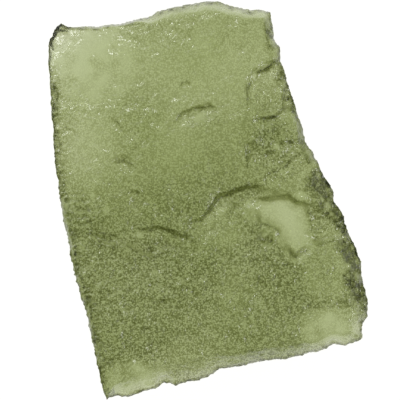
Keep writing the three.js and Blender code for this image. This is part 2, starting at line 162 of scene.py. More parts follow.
# ledges: the top falls across each line, to the right of the way it is walked, over the width of its
# wall, and climbs back over its reach; shade is how dark the wall is, its crushed glass and painted
# shade together, and spread widens the dark
ledges = {
    "brow": {"drop": 0.6, "reach": 2.0, "wall": 0.35, "shade": 0.6, "points": [
        (-1.6, -1.4), (-0.7, -1.5), (0.3, -0.3), (1.1, 0.4), (2.2, 0.9), (3.2, 1.3), (4.4, 1.5)]},
    "innerArc": {"drop": 0.3, "reach": 1.2, "wall": 0.5, "shade": 0.3, "points": [
        (3.3, 0.5), (5.3, 0.3), (6.9, 0.2), (8.1, -0.4), (8.9, -0.5), (9.6, -1.0)]},
    "bowlRim": {"drop": 0.3, "reach": 1.0, "wall": 0.5, "shade": 0.4, "points": [
        (8.2, -0.6), (8.8, -1.4), (8.9, -2.2), (8.7, -3.0)]},
    "bowlSide": {"drop": 0.35, "reach": 1.0, "wall": 0.35, "shade": 0.5, "points": [
        (6.2, -3.0), (5.3, -2.4), (4.4, -1.9), (3.9, -0.8)]},
    "bowlFoot": {"drop": 0.3, "reach": 0.8, "wall": 0.4, "shade": 0.6, "spread": 2.0, "points": [
        (8.5, -4.0), (7.9, -4.7), (7.3, -4.6), (6.6, -3.7)]},
    "rightTail": {"drop": 0.3, "reach": 1.0, "wall": 0.35, "shade": 0.5, "points": [
        (10.8, -3.3), (9.6, -3.6), (8.6, -3.6)]},
    "middleUpper": {"drop": 0.4, "reach": 1.7, "wall": 0.35, "shade": 0.6, "spread": 2.0, "points": [
        (-6.4, -2.3), (-4.9, -2.2), (-4.1, -2.2), (-3.1, -2.5), (-2.0, -3.1), (-0.6, -3.4)]},
    "middleLower": {"drop": 0.4, "reach": 1.5, "wall": 0.7, "shade": 0.5, "spread": 1.7, "points": [
        (-2.6, -4.4), (-3.7, -4.3), (-4.6, -4.8), (-6.7, -4.1), (-8.8, -3.9), (-10.3, -3.5)]},
    "scoopTop": {"drop": 0.45, "reach": 1.2, "wall": 0.35, "shade": 1.0, "points": [
        (3.8, 10.8), (4.9, 11.3), (5.5, 11.6), (6.3, 11.9)]},
    "scoopFoot": {"drop": 0.25, "reach": 0.9, "wall": 0.35, "shade": 0.8, "spread": 1.4, "points": [
        (3.5, 6.8), (4.4, 6.8), (5.5, 7.1), (6.2, 7.7), (7.3, 7.9)]},
}
fineLedges = {
    "scoopSide": {"drop": 0.16, "reach": 0.8, "wall": 0.4, "shade": 0.5, "points": [
        (3.3, 7.8), (3.2, 9.2), (3.5, 10.6)]},
    "middleSide": {"drop": 0.16, "reach": 0.8, "wall": 0.35, "shade": 0.5, "points": [
        (3.2, 2.6), (3.1, 3.6), (3.2, 4.8)]},
    "slantedStep": {"drop": 0.2, "reach": 0.8, "wall": 0.3, "shade": 0.6, "points": [
        (4.7, 2.0), (5.6, 2.6), (6.5, 2.9), (7.5, 3.7), (8.3, 4.7)]},
    "shortArc": {"drop": 0.2, "reach": 0.6, "wall": 0.3, "shade": 0.6, "points": [
        (4.6, 3.9), (5.2, 4.3), (5.8, 4.5)]},
    "edgeArc": {"drop": 0.2, "reach": 0.6, "wall": 0.3, "shade": 0.7, "points": [
        (6.0, 4.9), (6.6, 5.2), (7.4, 4.9)]},
    "pocketArc": {"drop": 0.3, "reach": 0.6, "wall": 0.3, "shade": 0.5, "points": [
        (6.1, -3.4), (5.4, -3.8), (4.6, -3.6)]},
    "longChipTop": {"drop": 0.18, "reach": 1.2, "wall": 0.3, "shade": 0.4, "points": [
        (-2.6, 7.2), (-1.9, 7.6), (-1.0, 7.95), (-0.3, 7.7), (0.3, 7.9), (1.0, 7.6)]},
    "curl": {"drop": 0.14, "reach": 0.7, "wall": 0.3, "shade": 0.45, "points": [
        (-8.6, 7.0), (-7.8, 6.75), (-7.2, 6.5), (-6.9, 5.9)]},
    "smallChipTop": {"drop": 0.2, "reach": 0.7, "wall": 0.3, "shade": 0.55, "points": [
        (-7.9, 3.3), (-7.2, 3.6), (-6.7, 3.3), (-6.2, 2.9)]},
    "upperDash": {"drop": 0.12, "reach": 0.4, "wall": 0.25, "shade": 0.35, "points": [
        (-2.3, 9.8), (-1.9, 10.0), (-1.4, 9.85)]},
    "midDash": {"drop": 0.2, "reach": 0.7, "wall": 0.3, "shade": 0.6, "points": [
        (-7.0, 0.75), (-6.3, 0.95), (-5.6, 0.8)]},
    "midFold": {"drop": 0.2, "reach": 0.9, "wall": 0.4, "shade": 0.45, "points": [
        (-11.0, -2.6), (-9.6, -2.4), (-8.4, -2.9), (-7.2, -2.8)]},
    "leftStep": {"drop": 0.2, "reach": 0.8, "wall": 0.35, "shade": 0.6, "points": [
        (-11.6, -0.5), (-10.8, -0.5), (-9.8, -1.0)]},
    "leftArc": {"drop": 0.14, "reach": 0.6, "wall": 0.3, "shade": 0.4, "points": [
        (-12.3, 6.1), (-11.4, 5.9), (-11.0, 5.4)]},
    "lowEye": {"drop": 0.2, "reach": 0.5, "wall": 0.3, "shade": 0.7, "points": [
        (-4.3, -8.6), (-3.8, -8.5), (-3.3, -8.7)]},
    "lowDash": {"drop": 0.2, "reach": 0.6, "wall": 0.35, "shade": 0.6, "points": [
        (4.2, -6.7), (4.7, -6.8), (5.1, -7.2)]},
    "rightDash": {"drop": 0.2, "reach": 0.6, "wall": 0.35, "shade": 0.5, "points": [
        (6.3, -5.1), (6.9, -5.3), (7.3, -5.6)]},
}
# the painted shade along the ledges, with their crushed glass
ledgeDarkness = {
    "width": 0.8,  # in walls of the ledge
    "behind": 0.4,  # the share of it above the line
    "ragged": (0.6, 0.6),  # size and strength of what breaks it up
}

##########

#### AIM OF THE EXERCISE:
Without changing a word, restate the whole listing.

#### THE COMPLETED TASK:
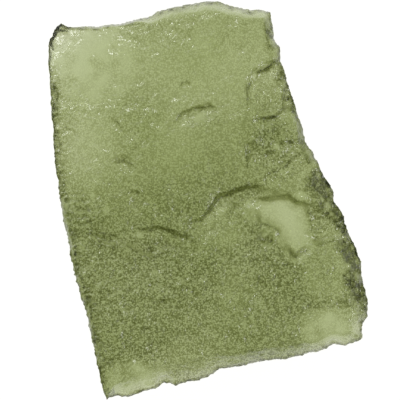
Keep writing the three.js and Blender code for this image. This is part 2, starting at line 162 of scene.py. More parts follow.
# ledges: the top falls across each line, to the right of the way it is walked, over the width of its
# wall, and climbs back over its reach; shade is how dark the wall is, its crushed glass and painted
# shade together, and spread widens the dark
ledges = {
    "brow": {"drop": 0.6, "reach": 2.0, "wall": 0.35, "shade": 0.6, "points": [
        (-1.6, -1.4), (-0.7, -1.5), (0.3, -0.3), (1.1, 0.4), (2.2, 0.9), (3.2, 1.3), (4.4, 1.5)]},
    "innerArc": {"drop": 0.3, "reach": 1.2, "wall": 0.5, "shade": 0.3, "points": [
        (3.3, 0.5), (5.3, 0.3), (6.9, 0.2), (8.1, -0.4), (8.9, -0.5), (9.6, -1.0)]},
    "bowlRim": {"drop": 0.3, "reach": 1.0, "wall": 0.5, "shade": 0.4, "points": [
        (8.2, -0.6), (8.8, -1.4), (8.9, -2.2), (8.7, -3.0)]},
    "bowlSide": {"drop": 0.35, "reach": 1.0, "wall": 0.35, "shade": 0.5, "points": [
        (6.2, -3.0), (5.3, -2.4), (4.4, -1.9), (3.9, -0.8)]},
    "bowlFoot": {"drop": 0.3, "reach": 0.8, "wall": 0.4, "shade": 0.6, "spread": 2.0, "points": [
        (8.5, -4.0), (7.9, -4.7), (7.3, -4.6), (6.6, -3.7)]},
    "rightTail": {"drop": 0.3, "reach": 1.0, "wall": 0.35, "shade": 0.5, "points": [
        (10.8, -3.3), (9.6, -3.6), (8.6, -3.6)]},
    "middleUpper": {"drop": 0.4, "reach": 1.7, "wall": 0.35, "shade": 0.6, "spread": 2.0, "points": [
        (-6.4, -2.3), (-4.9, -2.2), (-4.1, -2.2), (-3.1, -2.5), (-2.0, -3.1), (-0.6, -3.4)]},
    "middleLower": {"drop": 0.4, "reach": 1.5, "wall": 0.7, "shade": 0.5, "spread": 1.7, "points": [
        (-2.6, -4.4), (-3.7, -4.3), (-4.6, -4.8), (-6.7, -4.1), (-8.8, -3.9), (-10.3, -3.5)]},
    "scoopTop": {"drop": 0.45, "reach": 1.2, "wall": 0.35, "shade": 1.0, "points": [
        (3.8, 10.8), (4.9, 11.3), (5.5, 11.6), (6.3, 11.9)]},
    "scoopFoot": {"drop": 0.25, "reach": 0.9, "wall": 0.35, "shade": 0.8, "spread": 1.4, "points": [
        (3.5, 6.8), (4.4, 6.8), (5.5, 7.1), (6.2, 7.7), (7.3, 7.9)]},
}
fineLedges = {
    "scoopSide": {"drop": 0.16, "reach": 0.8, "wall": 0.4, "shade": 0.5, "points": [
        (3.3, 7.8), (3.2, 9.2), (3.5, 10.6)]},
    "middleSide": {"drop": 0.16, "reach": 0.8, "wall": 0.35, "shade": 0.5, "points": [
        (3.2, 2.6), (3.1, 3.6), (3.2, 4.8)]},
    "slantedStep": {"drop": 0.2, "reach": 0.8, "wall": 0.3, "shade": 0.6, "points": [
        (4.7, 2.0), (5.6, 2.6), (6.5, 2.9), (7.5, 3.7), (8.3, 4.7)]},
    "shortArc": {"drop": 0.2, "reach": 0.6, "wall": 0.3, "shade": 0.6, "points": [
        (4.6, 3.9), (5.2, 4.3), (5.8, 4.5)]},
    "edgeArc": {"drop": 0.2, "reach": 0.6, "wall": 0.3, "shade": 0.7, "points": [
        (6.0, 4.9), (6.6, 5.2), (7.4, 4.9)]},
    "pocketArc": {"drop": 0.3, "reach": 0.6, "wall": 0.3, "shade": 0.5, "points": [
        (6.1, -3.4), (5.4, -3.8), (4.6, -3.6)]},
    "longChipTop": {"drop": 0.18, "reach": 1.2, "wall": 0.3, "shade": 0.4, "points": [
        (-2.6, 7.2), (-1.9, 7.6), (-1.0, 7.95), (-0.3, 7.7), (0.3, 7.9), (1.0, 7.6)]},
    "curl": {"drop": 0.14, "reach": 0.7, "wall": 0.3, "shade": 0.45, "points": [
        (-8.6, 7.0), (-7.8, 6.75), (-7.2, 6.5), (-6.9, 5.9)]},
    "smallChipTop": {"drop": 0.2, "reach": 0.7, "wall": 0.3, "shade": 0.55, "points": [
        (-7.9, 3.3), (-7.2, 3.6), (-6.7, 3.3), (-6.2, 2.9)]},
    "upperDash": {"drop": 0.12, "reach": 0.4, "wall": 0.25, "shade": 0.35, "points": [
        (-2.3, 9.8), (-1.9, 10.0), (-1.4, 9.85)]},
    "midDash": {"drop": 0.2, "reach": 0.7, "wall": 0.3, "shade": 0.6, "points": [
        (-7.0, 0.75), (-6.3, 0.95), (-5.6, 0.8)]},
    "midFold": {"drop": 0.2, "reach": 0.9, "wall": 0.4, "shade": 0.45, "points": [
        (-11.0, -2.6), (-9.6, -2.4), (-8.4, -2.9), (-7.2, -2.8)]},
    "leftStep": {"drop": 0.2, "reach": 0.8, "wall": 0.35, "shade": 0.6, "points": [
        (-11.6, -0.5), (-10.8, -0.5), (-9.8, -1.0)]},
    "leftArc": {"drop": 0.14, "reach": 0.6, "wall": 0.3, "shade": 0.4, "points": [
        (-12.3, 6.1), (-11.4, 5.9), (-11.0, 5.4)]},
    "lowEye": {"drop": 0.2, "reach": 0.5, "wall": 0.3, "shade": 0.7, "points": [
        (-4.3, -8.6), (-3.8, -8.5), (-3.3, -8.7)]},
    "lowDash": {"drop": 0.2, "reach": 0.6, "wall": 0.35, "shade": 0.6, "points": [
        (4.2, -6.7), (4.7, -6.8), (5.1, -7.2)]},
    "rightDash": {"drop": 0.2, "reach": 0.6, "wall": 0.35, "shade": 0.5, "points": [
        (6.3, -5.1), (6.9, -5.3), (7.3, -5.6)]},
}
# the painted shade along the ledges, with their crushed glass
ledgeDarkness = {
    "width": 0.8,  # in walls of the ledge
    "behind": 0.4,  # the share of it above the line
    "ragged": (0.6, 0.6),  # size and strength of what breaks it up
}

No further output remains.